I have a surface $f(x, y) = z$ and a plane $ax + by + cz = 0$. I need to:
$(1)$ Find the points on the surface which are above plane, and
$(2)$ measure distances from those points to the plane.
How can I do that?
I have a surface $f(x, y) = z$ and a plane $ax + by + cz = 0$. I need to:
$(1)$ Find the points on the surface which are above plane, and
$(2)$ measure distances from those points to the plane.
How can I do that?
The plane
$ax + by + cz = 0 \tag{1}$
passes through the origin $(0, 0, 0)$. Setting
$\mathbf v = \begin{pmatrix} a \\ b \\ c \end{pmatrix} \tag{2}$
and
$\mathbf r = \begin{pmatrix} x \\ y \\ z \end{pmatrix}, \tag{3}$
(1) becomes
$\mathbf v \cdot \mathbf r = 0. \tag{4}$
To decide which points on the surface are above the plane, first you need to specify which side of the plane is the above side. If we look at equation (1) or (4), we see that they say that the vector $\mathbf v = (a, b, c)^T$ is normal to the plane in the sense that points $(x, y, z)$ in the plane, when thought of a vectors, are perpendicular to $\mathbf v$. We can normalize $\mathbf v$ to a unit vector $\mathbf n$ by dividing it through by $\sqrt{a^2 + b^2 + c ^2}$ to yield
$\mathbf n= \dfrac{1}{\sqrt{a^2 + b^2 + c ^2}}\mathbf v; \tag{5}$
(4) is then equivalent to
$\mathbf n \cdot \mathbf r = 0. \tag{6}$
At this point I submit to you, my readers, that it is most natural in light of the above considerations to consider the "above" side of the plane described by (1), (4), and (6) as the side to which $\mathbf n$ points.
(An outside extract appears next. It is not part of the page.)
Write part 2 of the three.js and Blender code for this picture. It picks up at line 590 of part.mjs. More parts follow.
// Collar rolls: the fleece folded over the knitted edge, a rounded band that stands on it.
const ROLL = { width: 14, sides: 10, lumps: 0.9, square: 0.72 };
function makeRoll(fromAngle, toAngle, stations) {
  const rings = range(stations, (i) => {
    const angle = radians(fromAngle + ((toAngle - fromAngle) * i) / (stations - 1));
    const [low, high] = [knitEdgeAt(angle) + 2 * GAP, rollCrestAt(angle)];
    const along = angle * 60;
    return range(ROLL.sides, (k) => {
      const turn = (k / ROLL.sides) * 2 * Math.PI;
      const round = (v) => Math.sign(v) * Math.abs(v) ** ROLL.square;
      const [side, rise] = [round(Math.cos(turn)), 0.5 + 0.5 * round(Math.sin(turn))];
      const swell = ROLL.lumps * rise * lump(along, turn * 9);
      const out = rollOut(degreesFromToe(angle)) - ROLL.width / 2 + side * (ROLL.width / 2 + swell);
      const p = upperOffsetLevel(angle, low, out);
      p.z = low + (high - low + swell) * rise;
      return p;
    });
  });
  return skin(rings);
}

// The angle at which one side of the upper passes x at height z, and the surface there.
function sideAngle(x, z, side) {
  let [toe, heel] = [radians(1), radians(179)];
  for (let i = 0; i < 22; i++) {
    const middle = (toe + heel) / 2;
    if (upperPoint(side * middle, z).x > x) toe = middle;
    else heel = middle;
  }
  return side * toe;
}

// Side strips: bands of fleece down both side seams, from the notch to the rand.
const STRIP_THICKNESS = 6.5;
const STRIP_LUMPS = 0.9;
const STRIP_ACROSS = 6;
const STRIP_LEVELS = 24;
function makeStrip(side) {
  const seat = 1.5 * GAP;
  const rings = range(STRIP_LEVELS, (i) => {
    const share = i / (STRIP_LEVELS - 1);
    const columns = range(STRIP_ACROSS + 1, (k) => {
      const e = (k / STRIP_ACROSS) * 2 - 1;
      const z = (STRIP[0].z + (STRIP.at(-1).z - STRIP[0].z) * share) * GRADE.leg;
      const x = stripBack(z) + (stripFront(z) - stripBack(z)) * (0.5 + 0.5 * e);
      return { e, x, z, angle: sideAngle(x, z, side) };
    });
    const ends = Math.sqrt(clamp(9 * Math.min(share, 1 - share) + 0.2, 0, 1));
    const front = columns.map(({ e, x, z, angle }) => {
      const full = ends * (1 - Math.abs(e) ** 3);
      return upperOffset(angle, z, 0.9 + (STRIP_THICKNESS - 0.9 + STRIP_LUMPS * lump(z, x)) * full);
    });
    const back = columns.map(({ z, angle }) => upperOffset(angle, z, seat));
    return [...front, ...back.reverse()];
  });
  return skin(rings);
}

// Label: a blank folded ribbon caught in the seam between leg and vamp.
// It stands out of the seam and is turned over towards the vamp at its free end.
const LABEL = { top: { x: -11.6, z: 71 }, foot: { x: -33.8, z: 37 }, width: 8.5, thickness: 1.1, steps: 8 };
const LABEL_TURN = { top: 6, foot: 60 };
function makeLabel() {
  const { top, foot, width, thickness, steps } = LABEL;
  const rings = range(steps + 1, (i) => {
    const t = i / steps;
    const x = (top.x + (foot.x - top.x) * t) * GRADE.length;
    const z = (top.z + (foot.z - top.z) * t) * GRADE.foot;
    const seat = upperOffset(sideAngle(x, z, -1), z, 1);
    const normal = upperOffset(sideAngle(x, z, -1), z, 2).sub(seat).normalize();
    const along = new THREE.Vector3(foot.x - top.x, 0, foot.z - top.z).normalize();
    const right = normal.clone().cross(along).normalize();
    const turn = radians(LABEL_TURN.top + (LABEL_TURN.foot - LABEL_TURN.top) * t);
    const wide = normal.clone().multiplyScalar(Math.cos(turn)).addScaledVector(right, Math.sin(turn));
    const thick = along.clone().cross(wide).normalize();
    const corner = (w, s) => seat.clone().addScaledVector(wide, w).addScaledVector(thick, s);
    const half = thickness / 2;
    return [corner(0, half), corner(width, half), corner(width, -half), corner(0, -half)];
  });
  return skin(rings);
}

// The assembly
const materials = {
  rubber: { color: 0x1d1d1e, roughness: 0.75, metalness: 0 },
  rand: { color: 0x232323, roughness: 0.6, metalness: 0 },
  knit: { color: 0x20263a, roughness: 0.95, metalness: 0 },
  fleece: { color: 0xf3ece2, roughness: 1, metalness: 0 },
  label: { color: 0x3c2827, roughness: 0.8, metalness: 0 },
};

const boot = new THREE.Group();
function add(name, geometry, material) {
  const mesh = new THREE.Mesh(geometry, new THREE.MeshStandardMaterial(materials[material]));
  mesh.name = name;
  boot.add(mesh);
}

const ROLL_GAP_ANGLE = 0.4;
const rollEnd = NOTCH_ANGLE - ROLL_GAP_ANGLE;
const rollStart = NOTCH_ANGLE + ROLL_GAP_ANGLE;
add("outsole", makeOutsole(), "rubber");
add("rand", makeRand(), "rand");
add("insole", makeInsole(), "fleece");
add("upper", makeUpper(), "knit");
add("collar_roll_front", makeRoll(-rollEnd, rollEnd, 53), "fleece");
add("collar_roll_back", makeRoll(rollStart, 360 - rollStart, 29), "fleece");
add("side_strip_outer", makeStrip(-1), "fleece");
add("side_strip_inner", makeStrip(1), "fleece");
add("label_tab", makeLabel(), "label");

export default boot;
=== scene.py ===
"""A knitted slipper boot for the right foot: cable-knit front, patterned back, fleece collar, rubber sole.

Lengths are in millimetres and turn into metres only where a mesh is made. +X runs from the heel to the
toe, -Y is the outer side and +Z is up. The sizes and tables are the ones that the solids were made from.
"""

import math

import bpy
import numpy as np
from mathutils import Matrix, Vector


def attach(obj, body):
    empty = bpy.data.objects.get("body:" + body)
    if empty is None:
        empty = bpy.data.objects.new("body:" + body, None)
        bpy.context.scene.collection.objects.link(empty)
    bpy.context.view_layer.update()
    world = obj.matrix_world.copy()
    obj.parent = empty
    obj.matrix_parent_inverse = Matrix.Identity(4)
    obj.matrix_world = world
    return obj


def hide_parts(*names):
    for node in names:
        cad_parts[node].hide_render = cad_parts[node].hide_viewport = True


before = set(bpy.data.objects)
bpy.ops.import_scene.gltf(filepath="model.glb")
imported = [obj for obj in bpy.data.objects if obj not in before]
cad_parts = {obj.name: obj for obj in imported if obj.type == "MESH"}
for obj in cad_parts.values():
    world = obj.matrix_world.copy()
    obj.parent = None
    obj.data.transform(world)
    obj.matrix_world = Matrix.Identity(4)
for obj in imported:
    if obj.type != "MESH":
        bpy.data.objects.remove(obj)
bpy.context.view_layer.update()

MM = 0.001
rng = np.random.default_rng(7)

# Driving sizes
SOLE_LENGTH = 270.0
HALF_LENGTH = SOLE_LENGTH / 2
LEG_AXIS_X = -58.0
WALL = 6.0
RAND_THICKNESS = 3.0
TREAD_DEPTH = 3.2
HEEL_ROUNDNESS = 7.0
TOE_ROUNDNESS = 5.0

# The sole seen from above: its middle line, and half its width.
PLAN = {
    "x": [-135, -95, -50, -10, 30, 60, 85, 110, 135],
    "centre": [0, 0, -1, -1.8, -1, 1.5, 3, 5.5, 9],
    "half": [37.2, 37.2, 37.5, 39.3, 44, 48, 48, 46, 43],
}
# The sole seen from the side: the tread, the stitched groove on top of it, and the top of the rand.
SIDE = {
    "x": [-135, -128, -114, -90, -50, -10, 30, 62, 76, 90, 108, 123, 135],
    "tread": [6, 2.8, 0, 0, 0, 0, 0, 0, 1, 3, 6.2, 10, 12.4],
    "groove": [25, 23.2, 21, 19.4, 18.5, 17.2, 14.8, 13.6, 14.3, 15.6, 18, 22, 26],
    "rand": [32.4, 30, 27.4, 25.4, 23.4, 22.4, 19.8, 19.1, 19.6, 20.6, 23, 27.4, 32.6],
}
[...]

This is in keeping with our usual interpretation of the standard unit vector $\mathbf k$ in an ordinary Cartesian coordinate system on $\Bbb R^3$ as pointing in the "up" direction; that is, in the direction of increasing $z$. Indeed, for any point $\mathbf p \in \Bbb R^3$, writing $\mathbf p = (p_x, p_y, p_z)^T$, we can form the projection of $\mathbf p$ onto the subspace generated by $\mathbf n$, which is the set $\{s \mathbf n, s \in \Bbb R \}$. It is in fact $(\mathbf p \cdot \mathbf n) \mathbf n$; we see that, in the event that $\mathbf p \cdot \mathbf n > 0$, $\mathbf p$ lies in the portion of $\Bbb R^3$ which is, according to this way of looking at things, "above" the plane $\mathbf n \cdot \mathbf r = 0$. Furthermore, the distance from $\mathbf p$ to the plane $\mathbf n \cdot \mathbf r = 0$ is simply $\mathbf p \cdot \mathbf n$, the component of $\mathbf p$ in the $\mathbf n$-direction, exactly as in the case of the vector $\mathbf k$ and the $xy$-plane in $\Bbb R^3$, which is a special instance of the present more general situation. Of course, it is also possible to replace $\mathbf n$ by $-\mathbf n$ and obtain the same results with the notions "above" and "below" the plane interchanged. Since $\mathbf n \cdot \mathbf r = 0 \Leftrightarrow -\mathbf n \cdot \mathbf r = 0$, the plane remains the same; the notions of "above" and "below" however are swapped when we flip $\mathbf n$ to $-\mathbf n$.
In the light of the above remarks, if we have a point $\mathbf q = (x, y, f(x, y))^T$ in the surface, it is "above" the plane $\mathbf n \cdot \mathbf r$ precisely when $\mathbf q \cdot \mathbf n > 0$, and its distance to the plane is then $\mathbf q \cdot \mathbf n$.